3. Thereafter, the ITO during the course of assessment proceedings for the assessment year 1961-62 came to the conclusion that, by means of the settlement, the assessee not only got the benefit of remittance of the entire interest of Rs. 1,76,000 odd but also of the capital by Rs. 35,000 and from the perusal of the records, he found that during the assessment years 1946-47 to 1960-61, the assessee had been allowed a total sum of Rs. 1,03,570 as interest and he, therefore, added back this sum under Section 10(2A) of the Indian I.T. Act, 1922. The assessee being aggrieved preferred an appeal before the AAC and challenged the addition. The AAC held, agreeing with the ITO, that by means of the said settlement the assessee got the benefit of remission of the entire interest and also of the capital by Rs. 35,000. But on the scrutiny of the records the AAC found that in fact the assessee had paid Rs. 30,300 as interest, allowed in the years 1946-47 to 1949-50, and, therefore, he reduced the addition by that amount and sustained the addition of the balance amount.

4. The assessee went up in further appeal before the Income-tax Appellate Tribunal, Calcutta Bench, against the addition of the amount as sustained by the AAC, and on consideration of the materials on record, the Tribunal came to the conclusion that the addition of the balance amount to the profit during the assessment year was not tenable in law.

5. Let us note Section 10(2A) of the Indian I.T. Act, 1922, which reads as follows:

'(2A) Where for the purpose of computing profits or gains under this section, an allowance or deduction has been made in the assessment for any year in respect of any loss, expenditure or trading liability incurred by the assessee and, subsequently during any previous year, the assessee has received, whether in cash or in any other manner whatsoever, any amount in respect of such loss or expenditure or has obtained some benefit in respect of such trading liability by way of remission or cessation thereof, the amount received by him or the value of the benefit accruing to him shall be deemed to be profits or gains of business, profession or vocation and to have accrued or arisen during that previous year.'

6. On a perusal of the provisions of Section 10(2A), it is found that if any deduction was obtained by the assessee in the previous year and if it is found during the subsequent year that in respect of that deduction remission was given, then the remitted amount can be added back under Section 10(2A). But, in this particular case, from the facts it is not possible to hold whether in the settlment the entire interest was remitted, for which the ITO would have been justified in adding back the interest. In 'this connection, we may refer to a decision of the Supreme Court in Tirunelveli

Motor Bus Service Co. P. Ltd. v. CIT : [1970]78ITR55(SC) , wherein their Lordships of the Supreme Court had occasion to consider the scope and content of Section 10(2A). That case arose on the following facts. The appellant-company had submitted a return for the assessment year 1950-51, disclosing an income of Rs. 14,555, which was arrived at after deducting Rs. 71,949 towards the annual bonus payable to its employees. The ITO, however, made an assessment to the best of his judgment under Section 23(4) of the Indian I.T. Act, 1922, estimating the appellant's income at Rs. 1,30,000 having as a guide the earlier year's assessment, in which year also there was a bonus claim. In the accounting year relevant to the assessment year 1957-58, a sum of Rs. 17,470 was paid to the employees as bonus in full settlement and the balance of Rs. 54,479 was credited to the profit and loss account. The question was whether the sum of Rs. 54,479 could be assessed as deemed profit, under Section 10(2A) of the Act, for the assessment year 1957-58. The Tribunal held that there was nothing on record to indicate that in estimating the income for 1950-51, the ITO had made any allowance in respect of bonus and that unless the department was able to identify any particular item of expense as having been already allowed as a deduction in an earlier assessment conclusively, Section 10(2A) is not available for recoupment. On a reference, the High Court of Madras held that the same was assessable under Section 10(2A). On appeal, the Supreme Court reversed the judgment and order of the High Court and affirmed that of the Tribunal.
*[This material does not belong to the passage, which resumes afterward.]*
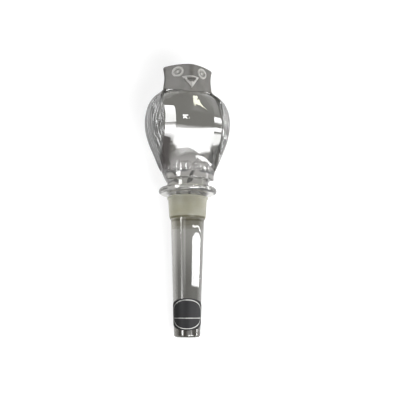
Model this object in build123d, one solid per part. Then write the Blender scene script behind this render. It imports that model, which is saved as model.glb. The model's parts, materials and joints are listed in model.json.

7. From a perusal of the records and also of the order of the Tribunal, we are satisfied that it cannot be held that in the settlement which was arrived at before the High Court of Calcutta, there was a complete rebate of the interest, as the order of the Calcutta High Court which is at pp. 6 and 7 of the paper book states that leave was granted to the official liquidator to accept Rs. 1,65,000 'in full satisfaction of the claim, interest and costs against the debtor'. Thus, interest was also taken into consideration while allowing settlement at Rs. 1,65,000. It would be a conjecture to try to find out how much remission was given on account of interest. So, it is not possible to identify conclusively the particular item for which remission was granted, and then how much for each item. Section 10(2A) was thus not available to the department because of what has been stated in Tirunelveli Motor Bus Service v. CIT : [1970]78ITR55(SC) . In this view of the matter, we answer the question referred in the affirmative and against the department.